Będzie nowy znak drogowy? Łodzianie wyszli z inicjatywą, by zwiększyć bezpieczeństwo na polskich drogach

Ten artykuł przeczytasz w 2 minuty

Mieszkańcy Łodzi złożyli do Ministerstwa Infrastruktury wniosek o ustanowienie nowego znaku. Ma zwiększyć bezpieczeństwo na drogach ekspresowych, autostradach i obwodnicach miast.

Polska ma już 3730,7 km autostrad i dróg ekspresowych. Tylko w 2018 r. Generalna Dyrekcja Dróg Krajowych i Autostrad oddała do użytku 321,4 km nowych tras, a w tym roku ma powstać kolejnych 500 km. Według mieszkańców Łodzi, nastąpił wzrost wypadków na tych drogach. Oprócz tzw. klasycznych coraz częściej zaczęło dochodzić na trasach szybkiego ruchu do zdarzeń z udziałem kierowców wjeżdżających pod prąd. Każdego roku jest to od kilku do kilkunastu takich zdarzeń. W niektórych są ofiary śmiertelne. 

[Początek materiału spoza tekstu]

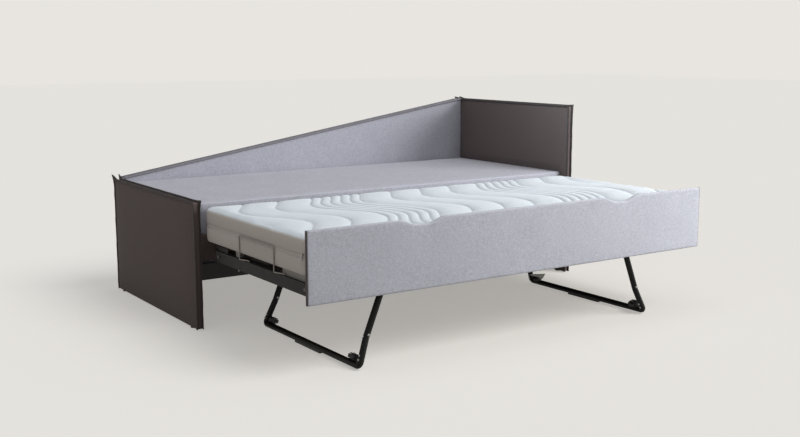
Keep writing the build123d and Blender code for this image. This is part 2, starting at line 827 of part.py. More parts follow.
with BuildPart() as rear_catches:
    catch_x = rail_outer_x - catch_inset - catch_thickness
    catch_front = frame_rear_y + catch_overhang - catch_length
    catch_tip = frame_rear_y + catch_overhang
    mouth_back = frame_rear_y + catch_mouth
    for start_x in (catch_x, -catch_x - catch_thickness):
        with BuildSketch(Plane.YZ.offset(start_x)):
            Polygon(
                (catch_front, rail_top), (frame_rear_y, rail_top),
                (frame_rear_y, rail_top + catch_mouth_height), (mouth_back, rail_top + catch_mouth_height),
                (mouth_back, rail_top - catch_tooth), (catch_tip, rail_top - catch_tooth),
                (catch_tip, rail_top + catch_height), (catch_front, rail_top + catch_height), align=None,
            )
        extrude(amount=catch_thickness)
save(rear_catches, "rear_catches")

# Hinges under the front and rear beams

hinge_inner = leg_tube_radius + hinge_side_gap
hinge_outer = hinge_inner + hinge_plate
hinge_places = [(x, y) for x in (left_hinge_x, right_hinge_x) for y in (front_hinge_y, rear_hinge_y)]

with BuildPart() as hinge_brackets:
    plate_height = hinge_drop + hinge_lip
    with Locations(*[(x, y, beam_bottom) for x, y in hinge_places]):
        Box(hinge_length, 2 * hinge_outer, plate_height, align=hanging)
        with Locations((0, 0, -hinge_plate)):
            Box(hinge_length + overrun, 2 * hinge_inner, plate_height, align=hanging, mode=Mode.SUBTRACT)
        with Locations(Location((0, 0, -hinge_drop), (90, 0, 0))):
            Cylinder(hinge_pin_radius + hole_clearance, 2 * hinge_outer + overrun, mode=Mode.SUBTRACT)
save(hinge_brackets, "hinge_brackets")

with BuildPart() as hinge_pins:
    head_shift = hinge_outer + hinge_pin_head_height / 2
    with Locations(*[Location((x, y, hinge_z), (90, 0, 0)) for x, y in hinge_places]):
        Cylinder(hinge_pin_radius, 2 * hinge_outer)
        with Locations((0, 0, head_shift), (0, 0, -head_shift)):
            Cylinder(hinge_pin_head, hinge_pin_head_height)
save(hinge_pins, "hinge_pins")

# Folding legs


def leg_plane(side, hinge_x):
    """Return a leg's own plane: x runs along +Y, and y runs down the leg from its hinge."""
    normal = (-cos(leg_lean), 0, -side * sin(leg_lean))
    return Plane((hinge_x, 0, hinge_z), x_dir=(0, 1, 0), z_dir=normal)


def upright_y(hinge_y, bar_y, reach):
    """Return where a flared lower upright lies at a reach below the knee."""
    return hinge_y + (bar_y - hinge_y) * (reach - knee_reach) / (bar_reach - knee_reach)


uprights = ((front_hinge_y, bar_front_y), (rear_hinge_y, bar_rear_y))
corner_rivet_places = [
    (upright_y(hinge_y, bar_y, bar_reach - rise), bar_reach - rise)
    for hinge_y, bar_y in uprights for rise in corner_rivet_rises
]
knee_rivet_reach = knee_reach - knee_rivet_rise
wheel_places = {"front": (front_wheel_y, 1), "rear": (rear_wheel_y, -1)}


def cut_rivets():
    """Cut the rivets' holes through the tubes of the leg that is being modelled."""
    with Locations(*[Location((hinge_y, knee_rivet_reach, 0), (0, 90, 0)) for hinge_y, bar_y in uprights]):
        Cylinder(rivet_radius + hole_clearance, 2 * (leg_tube_radius + overrun), mode=Mode.SUBTRACT)
    with Locations(*[(y, reach, 0) for y, reach in corner_rivet_places]):
        Cylinder(rivet_radius + hole_clearance, 2 * (leg_tube_radius + overrun), mode=Mode.SUBTRACT)


def add_rivet():
    """Add a rivet through a tube at each place, with a domed head on each side."""
    Cylinder(rivet_radius, 2 * leg_tube_radius)
    with Locations(Location((0, 0, leg_tube_radius)), Location((0, 0, -leg_tube_radius), (180, 0, 0))):
        Cone(rivet_head, rivet_radius, rivet_dome, align=standing)


def make_leg_tubes(name, plane):
    """Model the lower tube loop, with its spigots, and the two upper tubes."""
    spigot_radius = leg_tube_radius - leg_tube_wall - hole_clearance
    bore_start = knee_reach + 2 * spigot_root
    bore_ends = [(upright_y(hinge_y, bar_y, bore_start), bore_start) for hinge_y, bar_y in uprights]
    corners = [(bar_front_y, bar_reach), (bar_rear_y, bar_reach)]
    with BuildPart(plane) as leg_loop:
        with BuildLine(plane) as outer_route:
            FilletPolyline(
                (front_hinge_y, knee_reach), *corners, (rear_hinge_y, knee_reach), radius=leg_bend,
            )
        with BuildSketch(Plane(origin=outer_route.line @ 0, z_dir=outer_route.line % 0)):
            Circle(leg_tube_radius)
        sweep()
        with BuildLine(plane) as bore_route:
            FilletPolyline(bore_ends[0], *corners, bore_ends[1], radius=leg_bend)
        with BuildSketch(Plane(origin=bore_route.line @ 0, z_dir=bore_route.line % 0)):
            Circle(leg_tube_radius - leg_tube_wall)
        sweep(mode=Mode.SUBTRACT)
        with Locations(*[Location((y, knee_reach + spigot_root, 0), (90, 0, 0)) for y, bar_y in uprights]):
            Cylinder(spigot_radius, spigot_length + spigot_root, align=standing)
        cut_rivets()
    save(leg_loop, f"{name}_leg_loop")

    with BuildPart(plane) as upper_tubes:
        top_length = knee_reach - knee_gap + leg_stub
        with Locations(*[Location((y, knee_reach - knee_gap, 0), (90, 0, 0)) for y, bar_y in uprights]):
            Cylinder(leg_tube_radius, top_length, align=standing)
            Cylinder(leg_tube_radius - leg_tube_wall, top_length, align=standing, mode=Mode.SUBTRACT)
        with Locations(*[Location((y, 0, 0), (0, 90, 0)) for y, bar_y in uprights]):
            Cylinder(
                hinge_pin_radius + hole_clearance, 2 * (leg_tube_radius + overrun), mode=Mode.SUBTRACT,
            )
        cut_rivets()
    save(upper_tubes, f"{name}_leg_upper_tubes")

    with BuildPart(plane) as leg_rivets:
        with Locations(*[Location((y, knee_rivet_reach, 0), (0, 90, 0)) for y, bar_y in uprights]):
            add_rivet()
        with Locations(*[(y, reach, 0) for y, reach in corner_rivet_places]):
            add_rivet()
    save(leg_rivets, f"{name}_leg_rivets")


def make_wheels(name, plane):
    """Model a leg's two wheels, their axles and the brackets that stand on the leg's bar."""
    web_shift = wheel_radius + wheel_gap + wheel_plate / 2
    plate_length = web_shift + wheel_plate / 2 + wheel_plate_tail
    with BuildPart(plane) as wheel_brackets:
        for wheel_y, inward in wheel_places.values():
            plate_y = wheel_y + inward * (wheel_plate_tail - plate_length / 2)
            with Locations((plate_y, low_plate_reach, 0), (plate_y, high_plate_reach, 0)):
                Box(plate_length, wheel_plate, wheel_plate_width)
            with Locations((wheel_y - inward * web_shift, (low_plate_reach + high_plate_reach) / 2, 0)):
                Box(wheel_plate, low_plate_reach - high_plate_reach, wheel_plate_width)
            with Locations(Location((wheel_y, wheel_reach, 0), (90, 0, 0))):
                Cylinder(
                    axle_radius + hole_clearance, low_plate_reach - high_plate_reach + 2 * wheel_plate,
                    mode=Mode.SUBTRACT,
                )
    save(wheel_brackets, f"{name}_wheel_brackets")

    axle_length = low_plate_reach - high_plate_reach + wheel_plate
    with BuildPart(plane) as wheel_axles:
        with Locations(*[Location((y, wheel_reach, 0), (90, 0, 0)) for y, inward in wheel_places.values()]):
            Cylinder(axle_radius, axle_length)
            with Locations((0, 0, axle_length / 2)):
                Cylinder(axle_head, axle_head_height, align=standing)
    save(wheel_axles, f"{name}_wheel_axles")

    for place, (wheel_y, inward) in wheel_places.items():
        with BuildPart(plane) as wheel:
            with Locations(Location((wheel_y, wheel_reach, 0), (90, 0, 0))):
                Cylinder(wheel_radius, wheel_width)
            fillet(wheel.edges().filter_by(GeomType.CIRCLE), radius=wheel_edge)
            with Locations(Location((wheel_y, wheel_reach, 0), (90, 0, 0))):
                Cylinder(axle_radius + hole_clearance, wheel_width, mode=Mode.SUBTRACT)
        save(wheel, f"{name}_{place}_wheel")


def make_foot_pad(name, side, hinge_x):
    """Model the pad under the middle of a leg's bar, hollowed to fit the tube."""
    bar_x = hinge_x + side * bar_reach * sin(leg_lean)
    with BuildPart() as foot_pad:
        with Locations((bar_x, (bar_front_y + bar_rear_y) / 2, 0)):
            Box(foot_pad_width, foot_pad_length, foot_pad_height + foot_pad_wrap, align=standing)
            with Locations(Location((0, 0, foot_pad_height + leg_tube_radius), (90, 0, 0))):
                Cylinder(leg_tube_radius, foot_pad_length + overrun, mode=Mode.SUBTRACT)
    save(foot_pad, f"{name}_foot_pad")


def make_leg(side, hinge_x):
    """Model one folding leg with everything that it carries."""
    name = "left" if side < 0 else "right"
    plane = leg_plane(side, hinge_x)
    make_leg_tubes(name, plane)
    make_wheels(name, plane)
    make_foot_pad(name, side, hinge_x)


make_leg(-1, left_hinge_x)
make_leg(1, right_hinge_x)

# The right leg alone has a blade that stands on its rear wheel bracket

with BuildPart() as right_leg_blade:
    blade_plane = leg_plane(1, right_hinge_x).offset(blade_shift - blade_thickness / 2)
    blade_foot = high_plate_reach - wheel_plate / 2
    blade_back = upright_y(rear_hinge_y, bar_rear_y, blade_foot) - leg_tube_radius - soft_gap
    with BuildSketch(blade_plane):
        Polygon(
            (blade_back, blade_foot), (blade_back, blade_foot - blade_root),
            (blade_back - blade_length, blade_foot - blade_rise),
            (blade_back - blade_length + blade_toe, blade_foot), align=None,
        )
    extrude(amount=blade_thickness)
save(right_leg_blade, "right_leg_blade")
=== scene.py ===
import json
import logging
import math
from dataclasses import dataclass, field
from enum import Enum
from functools import cached_property
from typing import Optional, Sequence

import bmesh
import bpy
from mathutils import Euler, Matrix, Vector

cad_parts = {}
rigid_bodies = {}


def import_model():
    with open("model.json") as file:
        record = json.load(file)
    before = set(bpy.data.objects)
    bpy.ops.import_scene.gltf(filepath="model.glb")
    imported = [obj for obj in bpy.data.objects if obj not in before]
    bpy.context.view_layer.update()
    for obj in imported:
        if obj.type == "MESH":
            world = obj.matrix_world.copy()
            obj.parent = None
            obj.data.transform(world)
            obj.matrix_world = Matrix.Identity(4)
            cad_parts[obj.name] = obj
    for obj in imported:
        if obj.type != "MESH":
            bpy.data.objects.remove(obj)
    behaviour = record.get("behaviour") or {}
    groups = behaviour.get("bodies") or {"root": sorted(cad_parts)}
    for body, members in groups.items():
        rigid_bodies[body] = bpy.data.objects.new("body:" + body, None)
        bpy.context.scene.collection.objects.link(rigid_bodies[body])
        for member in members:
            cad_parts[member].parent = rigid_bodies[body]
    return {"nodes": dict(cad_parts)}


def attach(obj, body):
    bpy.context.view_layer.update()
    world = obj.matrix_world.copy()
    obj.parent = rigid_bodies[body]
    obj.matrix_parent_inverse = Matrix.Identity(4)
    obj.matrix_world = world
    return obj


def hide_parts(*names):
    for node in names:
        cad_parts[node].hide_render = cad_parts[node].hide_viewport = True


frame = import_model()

logging.basicConfig(level=logging.INFO, format="%(message)s")
log = logging.getLogger("daybed")

Point = tuple[float, float, float]
Colour = tuple[float, float, float]
Face = tuple[int, ...]
Value = bpy.types.NodeSocket | float | tuple

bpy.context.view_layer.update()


def linear(red: int, green: int, blue: int) -> Colour:
    """Turn an 8-bit screen colour into a linear one.

    Args:
        red: Red from 0 to 255.
        green: Green from 0 to 255.
        blue: Blue from 0 to 255.

    Returns:
        The linear colour.
    """
    parts = []
    for value in (red, green, blue):
        share = value / 255
        parts.append(share / 12.92 if share <= 0.04045 else ((share + 0.055) / 1.055) ** 2.4)
    return tuple(parts)


def scaled(colour: Colour, factor: float) -> Colour:
    """Return a colour made darker or lighter by a factor."""
    return tuple(min(1.0, part * factor) for part in colour)


# Node trees


def feed(
    tree: bpy.types.NodeTree, node: bpy.types.Node, inputs: dict[str | int, Value],
) -> bpy.types.Node:
    """Give a node's inputs a value each, or the socket that feeds them.

    Args:
        tree: The node's tree.
        node: The node.
        inputs: The values and sockets, by the input's name or number.

    Returns:
        The same node.
    """
    for name, value in inputs.items():
        if isinstance(value, bpy.types.NodeSocket):
            tree.links.new(value, node.inputs[name])
        else:
            node.inputs[name].default_value = value
    return node


def add_node(
    tree: bpy.types.NodeTree, kind: str, inputs: Optional[dict[str | int, Value]] = None,
    **settings: object,
) -> bpy.types.Node:
    """Add a node to a shader tree or a geometry tree.

    Args:
        tree: The tree.
        kind: The node's type.
        inputs: The values and sockets of its inputs.
        **settings: The node's own settings.

    Returns:
        The node.
    """
    node = tree.nodes.new(kind)
    for name, value in settings.items():
        setattr(node, name, value)
    return feed(tree, node, inputs or {})


def math_node(tree: bpy.types.NodeTree, operation: str, *values: Value) -> bpy.types.NodeSocket:
    """Add a Math node and return its output."""
    return add_node(
        tree, "ShaderNodeMath", dict(enumerate(values)), operation=operation).outputs[0]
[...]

Na portalach społecznościowych i youtube jest mnóstwo filmów z udziałem kierowców wyłączajacych myślenie i wjeżdżających pod prąd” – tłumaczy Krzysztof Komorowski, łodzianin, członek inicjatywy społecznej EL.00000 Zmotoryzowani Mieszkańcy Łodzi.

W związku z tymi niebezpiecznymi sytuacjami zagrażającymi życiu oraz zdrowiu osób podróżujących samochodami grupa EL.00000 Zmotoryzowani Mieszkańcy Łodzi złożyła do Andrzeja Adamczyka, ministra infrastruktury, wniosek o ustanowienie nowego znaku o roboczej nazwie “STOP JEDZIESZ POD PRĄD”  (F-23). 

Duże i jaskrawe znaki, które ostrzegają zmotoryzowanych o złym kierunku jazdy, stosują na autostradach i drogach ekspresowych np. Austriacy i Niemcy.